10月12日(木) 朝倉台盛春クラブ10月のハイキングは、伊賀市青山町の阿保宿周辺を散策しました。

近鉄電車で青山町駅に行き出発式です。

まず初めにこの地域一帯の守り神として信仰を集めている「大村神社」を参拝しました。

同神社の主神は、阿保氏族の始祖「息速別命(いこはやわけのみこと)」で、第11代崇仁天皇の皇子、倭姫尊の弟君です。境内には「要石」が奉斎されており、地震除災の霊石として古今御神威を発揮され毎年、9月1日の防災の日に地震助祭祈願大祭が催行されています

次いで、国の重要文化財「宝殿」を拝見しました。宝殿は春日造りで屋根は入母屋桧皮葺きで、全般に形状がよく整い軒廻りなどの彫刻と色彩は素晴らしく、桃山時代建築美の特徴をよく伝えているといわれています。もう一つ見逃せないのは、虫食い鐘です。神仏習合の名残のこの鐘は、境内にあった禅定寺(廃寺)のもので、廃寺の際に大村神社のものとして残されました。

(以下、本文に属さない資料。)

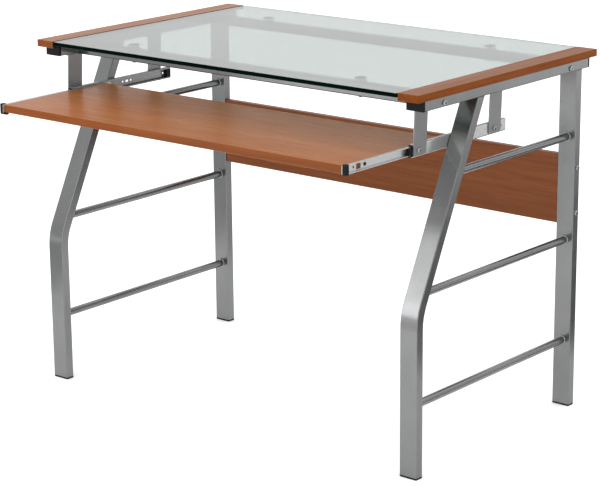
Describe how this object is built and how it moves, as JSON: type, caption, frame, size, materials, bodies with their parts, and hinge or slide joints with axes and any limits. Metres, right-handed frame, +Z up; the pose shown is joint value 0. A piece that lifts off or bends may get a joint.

この鐘にはいわれがあり、諸国から寄進を集めて、明暦2年(1656)鋳造したが、その中に大和の国葛城の豪家の娘愛蔵の鐘を鋳込んだところ、その「たたり」で死んだ娘の亡霊によって鍾乳(こぶ)が全部落ちたといわれています。科学的には鋳造後の金属の変質によるが、娘の「恨みの一念」との伝説が残っています。日本三奇鐘の一つとされ、他の二鐘は京都府宮津市の成相寺、和歌山県川辺町の道成寺の鐘です。

次は今回ハイクの目玉である「川上ダム」の見学です。
同ダムは前深瀬川、木津川及び淀川の治水と伊賀市の上水道水確保のため建設され、令和5年3月、完工した重力式コンクリートダムです。規模は、堤高84m、堤頂長334m、総貯水量3100万㎥、総工費約1080億円です
まず、管理棟内で同ダムの概要を、パワーポイントを観ながら、職員の説明を受けました。
その後、職員の案内でダムの中や、管理用水力発電設備、ダム底などを見学させていただきました。

昼食はダム併設の公園で頂きました。

昼食後は、阿保宿に向かいました。

同宿は大和と伊勢を結ぶ初瀬街道(伊勢街道)が通じており、上野街道や八知街道との分岐点であったことから古くから交通上の要地として賑わいを見せていました。伝統的建築物である町屋建築も存在し、大和から伊勢を往復する人の目印となった常夜灯も残っています。

周辺には、息速別命(前述)の御墓(阿保親王墓)や息速別命の子孫一族の墓と伝えられる七つ塚古墳(七つの横穴式円墳)があります。また、第45代聖武天皇が藤原広嗣の乱を避け、伊賀、伊勢を越えて行幸の際、一夜を明かされた宮居跡である阿保頓宮跡があります。同跡はその後600年間続いた斎王(天皇の名代として伊勢神宮に使える皇女)の往復時の宿泊所の跡でもあります。

今回のハイキングの締めくくりは、木津川に架かる阿保橋の畔に建立された「菅笠日記の碑」を見学しました。同碑は、江戸時代の国学者・本居信長が吉野の花見に出かけた時の道中日記「菅笠日記」で、阿保を訪れた時の想いが綴られています。作中に宣長が阿保の川(木津川)を歩いて渡ったことが記されており、
この日記のゆかりの場所として、昭和31年に「菅笠日記の碑」が建立されました。
今回も秋晴れの晴天に恵まれ、行程もなだらかな道のりで楽しいハイキングでした。